◆ What is needed
Both the line containing "Model this object" and the line containing "import * as THREE from 'three';" are to be reproduced exactly, along with every line between them, and nothing more.

Rows from a 3D modeling dataset
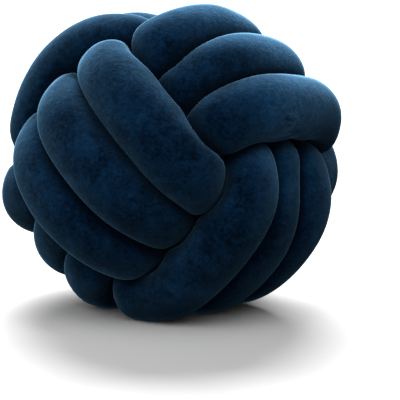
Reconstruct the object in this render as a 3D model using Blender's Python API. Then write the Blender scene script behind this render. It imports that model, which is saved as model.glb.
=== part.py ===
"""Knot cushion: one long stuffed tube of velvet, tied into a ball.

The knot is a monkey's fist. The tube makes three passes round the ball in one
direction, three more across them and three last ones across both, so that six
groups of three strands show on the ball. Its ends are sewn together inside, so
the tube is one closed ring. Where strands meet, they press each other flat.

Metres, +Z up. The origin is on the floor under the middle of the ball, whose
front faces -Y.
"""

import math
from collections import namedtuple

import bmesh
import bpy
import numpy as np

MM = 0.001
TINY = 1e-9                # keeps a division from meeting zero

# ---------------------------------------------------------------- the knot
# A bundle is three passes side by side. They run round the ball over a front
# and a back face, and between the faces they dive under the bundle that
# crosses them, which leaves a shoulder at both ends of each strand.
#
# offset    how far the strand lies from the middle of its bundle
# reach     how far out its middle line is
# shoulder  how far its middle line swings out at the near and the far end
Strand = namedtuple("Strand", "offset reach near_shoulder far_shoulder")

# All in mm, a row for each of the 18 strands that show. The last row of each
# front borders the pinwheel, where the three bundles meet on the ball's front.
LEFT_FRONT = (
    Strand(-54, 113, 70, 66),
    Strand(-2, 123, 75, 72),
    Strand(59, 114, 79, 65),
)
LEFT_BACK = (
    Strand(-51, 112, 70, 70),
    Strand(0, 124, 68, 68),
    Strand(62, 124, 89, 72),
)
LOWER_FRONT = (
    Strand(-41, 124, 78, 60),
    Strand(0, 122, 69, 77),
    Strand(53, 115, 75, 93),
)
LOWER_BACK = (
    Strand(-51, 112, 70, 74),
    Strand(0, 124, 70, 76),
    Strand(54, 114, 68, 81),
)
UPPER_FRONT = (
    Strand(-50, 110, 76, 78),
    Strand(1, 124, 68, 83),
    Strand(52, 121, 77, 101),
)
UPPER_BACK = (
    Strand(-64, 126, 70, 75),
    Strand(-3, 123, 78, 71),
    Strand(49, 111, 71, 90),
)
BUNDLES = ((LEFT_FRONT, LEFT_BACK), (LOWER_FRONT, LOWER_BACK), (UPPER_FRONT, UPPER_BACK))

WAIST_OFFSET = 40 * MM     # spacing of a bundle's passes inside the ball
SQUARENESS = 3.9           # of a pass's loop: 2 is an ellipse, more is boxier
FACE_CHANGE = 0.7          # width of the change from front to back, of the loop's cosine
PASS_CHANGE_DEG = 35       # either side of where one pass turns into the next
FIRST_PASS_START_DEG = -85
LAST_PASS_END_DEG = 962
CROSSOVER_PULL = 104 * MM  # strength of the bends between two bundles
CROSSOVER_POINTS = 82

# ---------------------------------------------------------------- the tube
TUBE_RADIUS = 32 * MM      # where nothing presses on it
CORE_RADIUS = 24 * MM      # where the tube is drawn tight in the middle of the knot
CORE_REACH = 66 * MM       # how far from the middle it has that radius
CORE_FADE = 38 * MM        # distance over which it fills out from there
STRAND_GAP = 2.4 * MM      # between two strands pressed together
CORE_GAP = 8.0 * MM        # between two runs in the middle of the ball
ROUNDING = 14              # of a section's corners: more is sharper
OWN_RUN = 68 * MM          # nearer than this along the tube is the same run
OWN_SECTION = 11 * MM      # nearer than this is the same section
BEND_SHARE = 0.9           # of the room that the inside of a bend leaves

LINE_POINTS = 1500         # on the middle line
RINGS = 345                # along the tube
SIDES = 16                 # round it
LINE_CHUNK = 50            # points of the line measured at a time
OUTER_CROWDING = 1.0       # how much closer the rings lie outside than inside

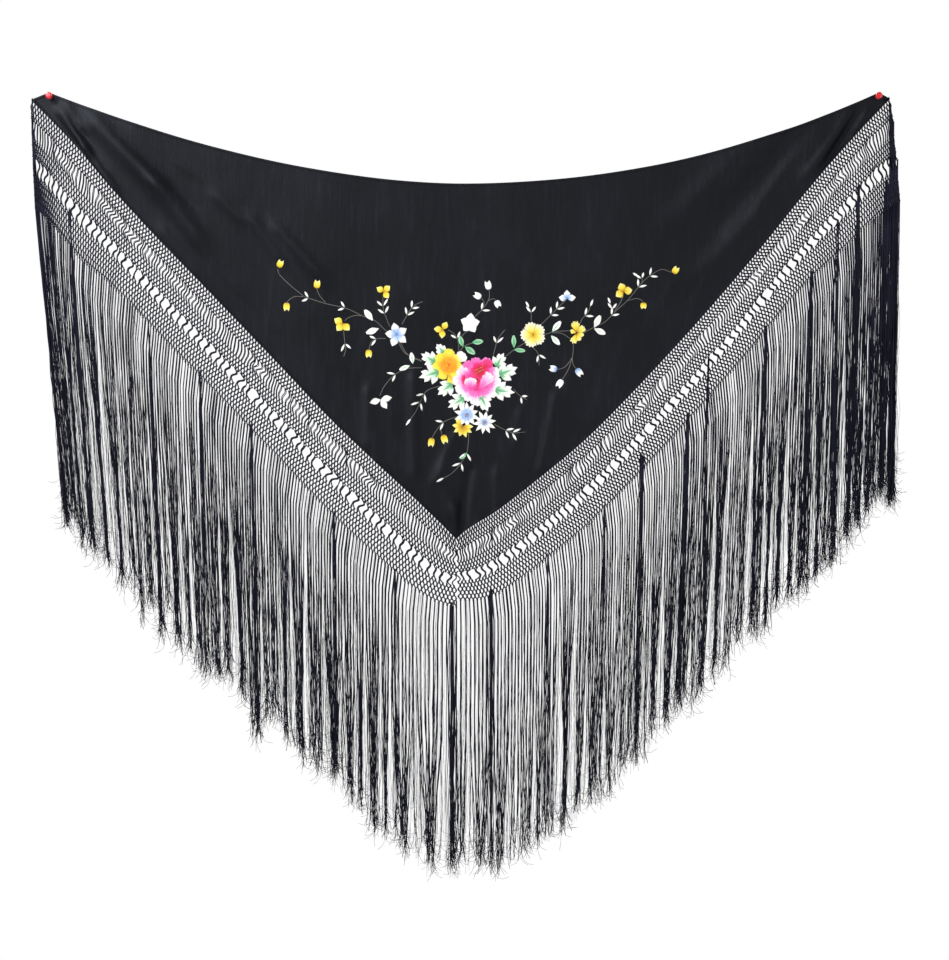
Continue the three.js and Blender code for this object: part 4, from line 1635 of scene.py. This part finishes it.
...
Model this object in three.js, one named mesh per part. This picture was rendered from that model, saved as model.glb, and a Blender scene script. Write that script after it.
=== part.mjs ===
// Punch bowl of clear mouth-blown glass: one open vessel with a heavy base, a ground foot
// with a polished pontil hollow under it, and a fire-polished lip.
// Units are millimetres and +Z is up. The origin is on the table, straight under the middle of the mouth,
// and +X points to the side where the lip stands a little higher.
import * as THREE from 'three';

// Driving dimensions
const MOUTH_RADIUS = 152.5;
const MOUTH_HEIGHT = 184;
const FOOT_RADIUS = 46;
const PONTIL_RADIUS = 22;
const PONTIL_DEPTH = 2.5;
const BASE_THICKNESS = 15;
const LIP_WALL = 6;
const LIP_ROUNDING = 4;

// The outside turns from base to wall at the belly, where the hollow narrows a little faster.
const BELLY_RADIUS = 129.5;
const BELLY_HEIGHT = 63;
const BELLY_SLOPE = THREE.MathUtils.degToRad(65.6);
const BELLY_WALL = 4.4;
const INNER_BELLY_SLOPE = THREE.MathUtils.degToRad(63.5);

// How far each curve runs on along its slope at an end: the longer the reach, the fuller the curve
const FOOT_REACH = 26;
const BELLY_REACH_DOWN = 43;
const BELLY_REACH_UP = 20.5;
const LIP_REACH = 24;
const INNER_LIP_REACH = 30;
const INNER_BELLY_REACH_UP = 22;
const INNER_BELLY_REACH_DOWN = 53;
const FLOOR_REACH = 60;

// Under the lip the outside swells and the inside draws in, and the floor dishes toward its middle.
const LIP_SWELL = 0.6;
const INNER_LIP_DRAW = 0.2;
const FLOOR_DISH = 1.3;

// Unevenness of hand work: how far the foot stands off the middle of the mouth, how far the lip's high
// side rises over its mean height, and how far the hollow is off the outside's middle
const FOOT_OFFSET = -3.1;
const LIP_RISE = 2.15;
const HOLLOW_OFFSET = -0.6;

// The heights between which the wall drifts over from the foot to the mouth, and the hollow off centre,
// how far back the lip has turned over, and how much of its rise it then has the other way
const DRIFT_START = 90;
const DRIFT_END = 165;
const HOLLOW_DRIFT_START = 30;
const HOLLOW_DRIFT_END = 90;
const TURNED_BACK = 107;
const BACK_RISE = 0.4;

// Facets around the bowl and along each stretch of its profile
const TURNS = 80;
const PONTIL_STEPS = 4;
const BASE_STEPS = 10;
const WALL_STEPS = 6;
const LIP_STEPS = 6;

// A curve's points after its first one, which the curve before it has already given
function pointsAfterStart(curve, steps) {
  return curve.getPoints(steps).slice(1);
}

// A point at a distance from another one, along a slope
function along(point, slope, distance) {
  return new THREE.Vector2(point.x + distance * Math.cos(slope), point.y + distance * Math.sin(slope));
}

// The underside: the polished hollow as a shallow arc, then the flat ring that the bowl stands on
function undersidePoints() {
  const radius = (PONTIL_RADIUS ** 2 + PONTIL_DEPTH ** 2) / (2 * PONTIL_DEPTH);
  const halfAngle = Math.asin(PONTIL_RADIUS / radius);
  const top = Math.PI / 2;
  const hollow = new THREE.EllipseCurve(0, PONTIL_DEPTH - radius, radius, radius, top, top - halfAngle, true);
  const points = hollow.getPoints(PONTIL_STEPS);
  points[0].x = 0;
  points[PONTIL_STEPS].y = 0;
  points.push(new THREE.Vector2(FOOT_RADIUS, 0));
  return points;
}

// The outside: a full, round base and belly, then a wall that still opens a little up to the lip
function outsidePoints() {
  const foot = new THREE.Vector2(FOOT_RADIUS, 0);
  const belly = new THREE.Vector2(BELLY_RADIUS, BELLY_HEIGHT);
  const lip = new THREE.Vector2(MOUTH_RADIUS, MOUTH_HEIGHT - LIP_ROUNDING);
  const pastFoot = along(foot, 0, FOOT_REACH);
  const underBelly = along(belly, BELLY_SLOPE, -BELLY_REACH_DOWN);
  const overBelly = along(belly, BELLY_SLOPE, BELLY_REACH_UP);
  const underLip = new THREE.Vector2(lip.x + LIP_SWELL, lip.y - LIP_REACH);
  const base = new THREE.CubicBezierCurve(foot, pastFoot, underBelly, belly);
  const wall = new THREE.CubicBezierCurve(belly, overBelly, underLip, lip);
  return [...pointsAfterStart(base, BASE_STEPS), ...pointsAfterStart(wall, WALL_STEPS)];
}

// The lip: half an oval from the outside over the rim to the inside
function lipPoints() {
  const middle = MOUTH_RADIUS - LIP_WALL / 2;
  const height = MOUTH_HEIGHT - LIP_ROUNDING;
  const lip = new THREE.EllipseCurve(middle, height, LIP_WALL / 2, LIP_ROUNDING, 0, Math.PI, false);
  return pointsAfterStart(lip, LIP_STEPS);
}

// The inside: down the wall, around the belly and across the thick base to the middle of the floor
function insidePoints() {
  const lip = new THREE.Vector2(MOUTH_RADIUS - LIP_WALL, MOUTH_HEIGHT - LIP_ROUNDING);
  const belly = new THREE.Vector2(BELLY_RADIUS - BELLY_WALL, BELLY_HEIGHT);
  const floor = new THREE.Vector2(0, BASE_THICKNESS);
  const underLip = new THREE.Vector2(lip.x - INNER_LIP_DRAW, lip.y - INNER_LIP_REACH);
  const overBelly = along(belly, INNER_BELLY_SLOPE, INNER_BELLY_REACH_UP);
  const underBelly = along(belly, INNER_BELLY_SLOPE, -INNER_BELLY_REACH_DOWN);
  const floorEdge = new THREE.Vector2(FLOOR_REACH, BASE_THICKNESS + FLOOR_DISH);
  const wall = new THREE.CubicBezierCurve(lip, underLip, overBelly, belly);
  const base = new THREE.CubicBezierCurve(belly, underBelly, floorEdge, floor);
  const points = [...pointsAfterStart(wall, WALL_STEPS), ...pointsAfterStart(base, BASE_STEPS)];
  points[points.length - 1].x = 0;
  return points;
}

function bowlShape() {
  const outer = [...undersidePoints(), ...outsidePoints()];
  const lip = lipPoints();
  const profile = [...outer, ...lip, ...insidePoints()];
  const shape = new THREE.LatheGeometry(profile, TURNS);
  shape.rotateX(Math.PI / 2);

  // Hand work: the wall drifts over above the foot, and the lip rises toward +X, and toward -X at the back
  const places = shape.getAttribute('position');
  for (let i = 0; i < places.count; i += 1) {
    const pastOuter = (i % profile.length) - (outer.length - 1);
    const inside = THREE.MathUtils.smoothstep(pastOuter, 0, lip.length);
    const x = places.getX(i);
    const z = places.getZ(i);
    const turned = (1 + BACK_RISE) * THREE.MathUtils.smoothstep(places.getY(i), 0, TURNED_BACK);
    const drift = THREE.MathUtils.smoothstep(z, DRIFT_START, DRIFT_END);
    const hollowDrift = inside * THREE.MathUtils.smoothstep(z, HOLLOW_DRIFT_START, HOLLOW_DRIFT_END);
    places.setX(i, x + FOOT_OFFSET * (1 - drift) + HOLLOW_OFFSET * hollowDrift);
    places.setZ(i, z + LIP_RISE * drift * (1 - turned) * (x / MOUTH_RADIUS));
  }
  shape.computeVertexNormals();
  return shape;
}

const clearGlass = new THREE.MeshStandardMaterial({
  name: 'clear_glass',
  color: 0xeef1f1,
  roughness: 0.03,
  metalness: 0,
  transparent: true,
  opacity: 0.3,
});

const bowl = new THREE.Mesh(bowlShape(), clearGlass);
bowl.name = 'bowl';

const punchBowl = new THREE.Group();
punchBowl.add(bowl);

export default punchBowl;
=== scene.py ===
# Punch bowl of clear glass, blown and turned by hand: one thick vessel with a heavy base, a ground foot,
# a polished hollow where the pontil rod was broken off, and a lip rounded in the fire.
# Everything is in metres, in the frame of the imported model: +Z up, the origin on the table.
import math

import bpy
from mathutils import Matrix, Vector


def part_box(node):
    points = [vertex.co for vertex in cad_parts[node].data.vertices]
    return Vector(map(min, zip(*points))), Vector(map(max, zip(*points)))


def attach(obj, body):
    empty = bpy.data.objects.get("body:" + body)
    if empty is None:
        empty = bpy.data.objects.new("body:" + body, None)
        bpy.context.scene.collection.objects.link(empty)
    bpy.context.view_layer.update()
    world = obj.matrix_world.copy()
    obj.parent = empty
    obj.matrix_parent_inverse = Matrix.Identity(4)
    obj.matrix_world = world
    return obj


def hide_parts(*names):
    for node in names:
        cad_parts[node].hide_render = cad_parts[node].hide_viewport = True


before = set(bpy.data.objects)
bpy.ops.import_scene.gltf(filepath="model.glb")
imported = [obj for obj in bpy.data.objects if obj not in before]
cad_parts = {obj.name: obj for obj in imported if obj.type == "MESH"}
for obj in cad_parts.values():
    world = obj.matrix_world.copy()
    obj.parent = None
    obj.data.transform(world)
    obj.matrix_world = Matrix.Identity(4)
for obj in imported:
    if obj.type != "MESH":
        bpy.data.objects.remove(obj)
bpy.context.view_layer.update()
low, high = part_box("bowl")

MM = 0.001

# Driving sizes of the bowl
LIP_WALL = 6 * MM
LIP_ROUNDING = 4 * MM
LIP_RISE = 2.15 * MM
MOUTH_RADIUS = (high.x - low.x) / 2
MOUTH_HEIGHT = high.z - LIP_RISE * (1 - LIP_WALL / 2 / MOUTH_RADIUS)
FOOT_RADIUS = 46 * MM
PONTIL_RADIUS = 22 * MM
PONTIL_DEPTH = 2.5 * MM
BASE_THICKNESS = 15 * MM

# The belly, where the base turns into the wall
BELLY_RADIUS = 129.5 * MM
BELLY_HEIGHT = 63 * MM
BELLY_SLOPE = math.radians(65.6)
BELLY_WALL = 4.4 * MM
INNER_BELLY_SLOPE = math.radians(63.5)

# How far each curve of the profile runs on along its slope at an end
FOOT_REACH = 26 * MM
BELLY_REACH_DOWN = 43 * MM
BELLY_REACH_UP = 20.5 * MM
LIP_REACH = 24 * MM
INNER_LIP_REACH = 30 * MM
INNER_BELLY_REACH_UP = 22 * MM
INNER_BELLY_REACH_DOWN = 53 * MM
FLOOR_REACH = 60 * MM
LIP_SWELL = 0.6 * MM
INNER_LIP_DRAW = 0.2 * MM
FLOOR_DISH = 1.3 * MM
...
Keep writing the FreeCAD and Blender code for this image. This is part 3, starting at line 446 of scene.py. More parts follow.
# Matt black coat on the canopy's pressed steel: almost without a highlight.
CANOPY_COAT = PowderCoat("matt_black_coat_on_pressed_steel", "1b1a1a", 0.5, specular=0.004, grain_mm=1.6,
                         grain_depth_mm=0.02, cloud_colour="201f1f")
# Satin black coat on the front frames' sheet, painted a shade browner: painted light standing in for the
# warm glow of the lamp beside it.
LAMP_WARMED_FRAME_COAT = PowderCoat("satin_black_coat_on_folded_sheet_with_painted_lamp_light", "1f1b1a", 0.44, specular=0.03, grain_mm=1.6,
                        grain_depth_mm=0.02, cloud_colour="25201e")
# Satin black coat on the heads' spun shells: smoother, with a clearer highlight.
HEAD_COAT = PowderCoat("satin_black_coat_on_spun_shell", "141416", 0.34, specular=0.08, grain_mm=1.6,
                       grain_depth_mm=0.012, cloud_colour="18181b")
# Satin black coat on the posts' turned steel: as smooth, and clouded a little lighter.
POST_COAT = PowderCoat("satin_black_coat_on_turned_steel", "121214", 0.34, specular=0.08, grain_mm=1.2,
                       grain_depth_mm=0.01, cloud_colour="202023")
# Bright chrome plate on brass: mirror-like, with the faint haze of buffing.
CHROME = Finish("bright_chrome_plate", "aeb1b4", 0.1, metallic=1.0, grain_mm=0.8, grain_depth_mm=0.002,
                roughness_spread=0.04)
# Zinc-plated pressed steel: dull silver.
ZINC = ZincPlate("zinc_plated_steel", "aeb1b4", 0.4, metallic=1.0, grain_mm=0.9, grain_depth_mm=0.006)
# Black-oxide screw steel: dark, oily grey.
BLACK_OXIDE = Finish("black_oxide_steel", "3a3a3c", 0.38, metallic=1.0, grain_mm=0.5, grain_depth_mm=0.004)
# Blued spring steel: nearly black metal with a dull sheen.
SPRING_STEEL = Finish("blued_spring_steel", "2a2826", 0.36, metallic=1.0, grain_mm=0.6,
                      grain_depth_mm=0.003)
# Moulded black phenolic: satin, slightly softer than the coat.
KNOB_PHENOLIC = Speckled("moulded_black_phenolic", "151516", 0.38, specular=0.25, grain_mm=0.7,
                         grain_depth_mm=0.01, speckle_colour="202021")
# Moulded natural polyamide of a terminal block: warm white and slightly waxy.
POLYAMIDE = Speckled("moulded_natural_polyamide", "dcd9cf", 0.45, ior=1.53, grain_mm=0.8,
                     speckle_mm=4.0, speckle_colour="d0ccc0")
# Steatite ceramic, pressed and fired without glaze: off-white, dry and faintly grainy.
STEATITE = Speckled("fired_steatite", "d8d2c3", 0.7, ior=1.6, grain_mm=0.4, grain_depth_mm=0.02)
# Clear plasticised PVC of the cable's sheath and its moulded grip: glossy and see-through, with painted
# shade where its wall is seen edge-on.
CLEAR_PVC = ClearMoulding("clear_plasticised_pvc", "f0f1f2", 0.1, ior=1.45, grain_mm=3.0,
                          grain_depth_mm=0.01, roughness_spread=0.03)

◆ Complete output
Model this object in three.js, one named mesh per part. This picture was rendered from that model, saved as model.glb, and a Blender scene script. Write that script after it.
=== part.mjs ===
// Punch bowl of clear mouth-blown glass: one open vessel with a heavy base, a ground foot
// with a polished pontil hollow under it, and a fire-polished lip.
// Units are millimetres and +Z is up. The origin is on the table, straight under the middle of the mouth,
// and +X points to the side where the lip stands a little higher.
import * as THREE from 'three';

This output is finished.